Tengo cincuenta años. Cuando tenía trece o catorce, quizá buscando excusas para desengancharnos de lo que nos costaba, mis amigos y yo criticábamos mucho a la gente que iba a misa a enseñarse, para que se les viera, para que otros se dieran cuenta de que estaban allí.
Es probable que la crítica fuera desproporcionada: ni eran tantos ni era para tanto. Pero algo de razón teníamos. En aquella sociedad de medio-cristiandad la participación en el culto y las prácticas de Iglesia implicaba cierto mensaje colateral: “aquí estamos nosotros”. Unos veinte años después tuve una sensación parecida: en una España bastante distinta mostrarse públicamente católico volvía a otorgar cierto pedigrí. Se trataba de un catolicismo distinto, pero que compartía con el anterior el deseo de notoriedad, de visibilidad, de llamar la atención.
Ayer recordaba a un claretiano difunto. Hoy podría apelar a uno vivo, valiente misionero español en América Latina, que en nuestros años de estudiantes de teología repetía mucho: “Dios es discreto, Dios es discreto”. La frase me acompaña desde entonces. Es verdad: le podemos aguardar en el huracán y no está; en el terremoto y tampoco; en el fuego, ¡y resulta que se muestra en la brisa suave! (cf. 1 Re 19). Podemos esperarle en las apariencias y la buena estatura y resulta que está en el único de los ocho hijos que no nos enseñan, como David (1S 16), o en la jovencilla de Nazaret que no sabe de palacios, casas de renta ni grandes familias.
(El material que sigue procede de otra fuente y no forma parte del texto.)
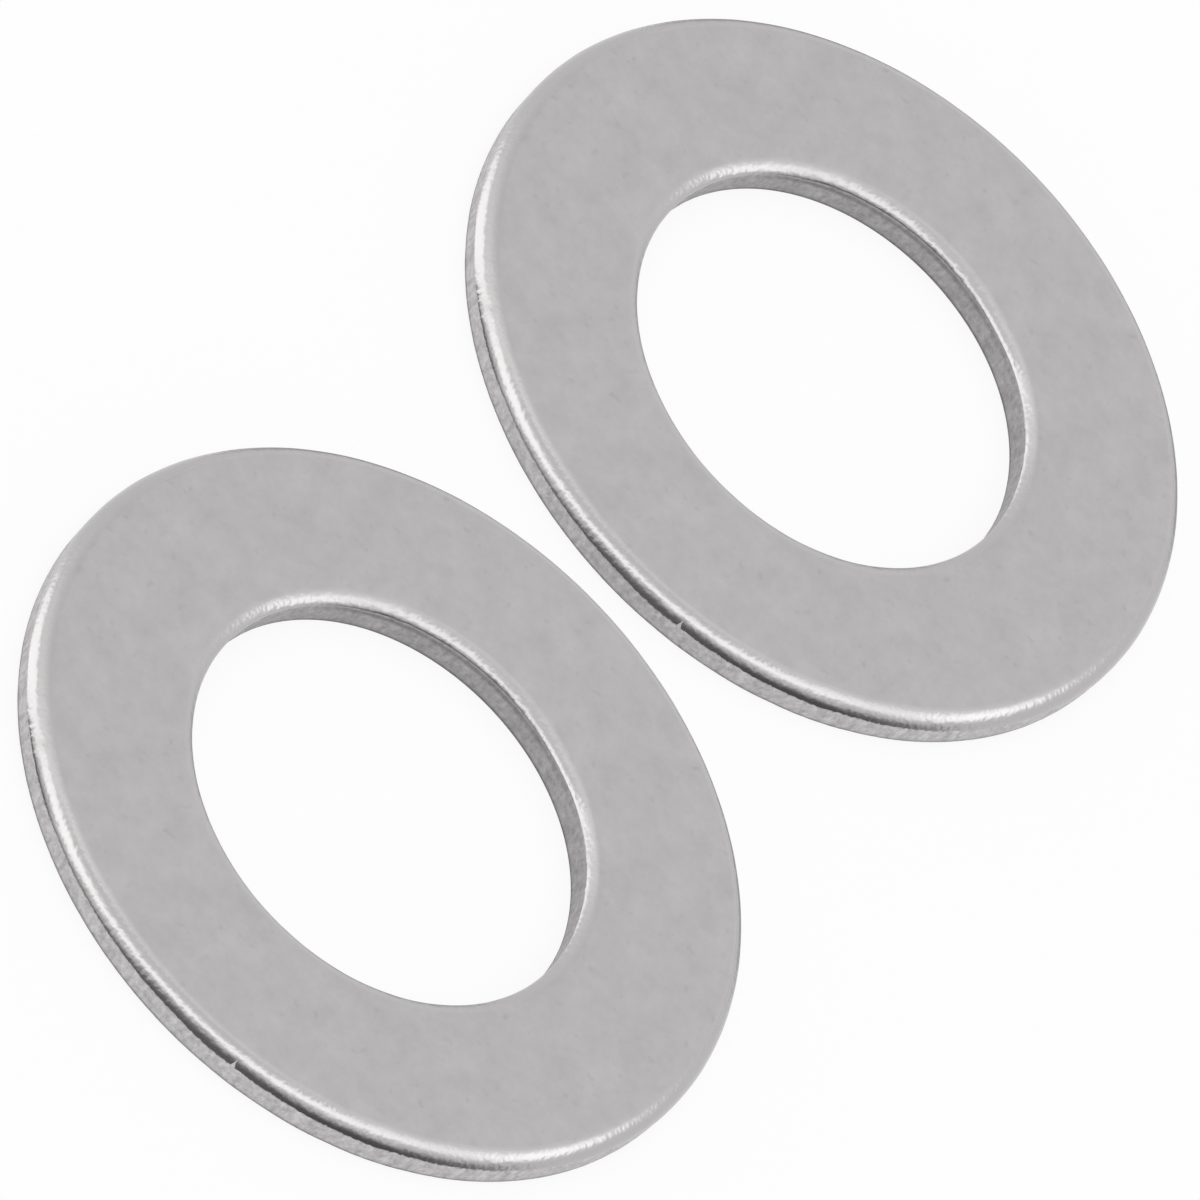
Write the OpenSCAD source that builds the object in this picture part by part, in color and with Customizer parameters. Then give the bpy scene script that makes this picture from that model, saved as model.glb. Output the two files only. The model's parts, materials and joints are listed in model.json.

No tenemos que ocultarnos. Hace pocos días se nos invitaba a ser sal y luz. No debemos avergonzarnos del tesoro que hemos recibido, pero debemos pedir mucho la gracia de la discreción. Estamos leyendo una de las cartas a los corintios: no somos el tesoro, somos la vasija de barro; no somos el Señor, somos sus discípulos. En nuestra vida sigue habiendo demasiada trompeta y más ostentación que la deseable. Volvamos al texto: salgamos al encuentro de nuestro Padre, el que está en lo escondido.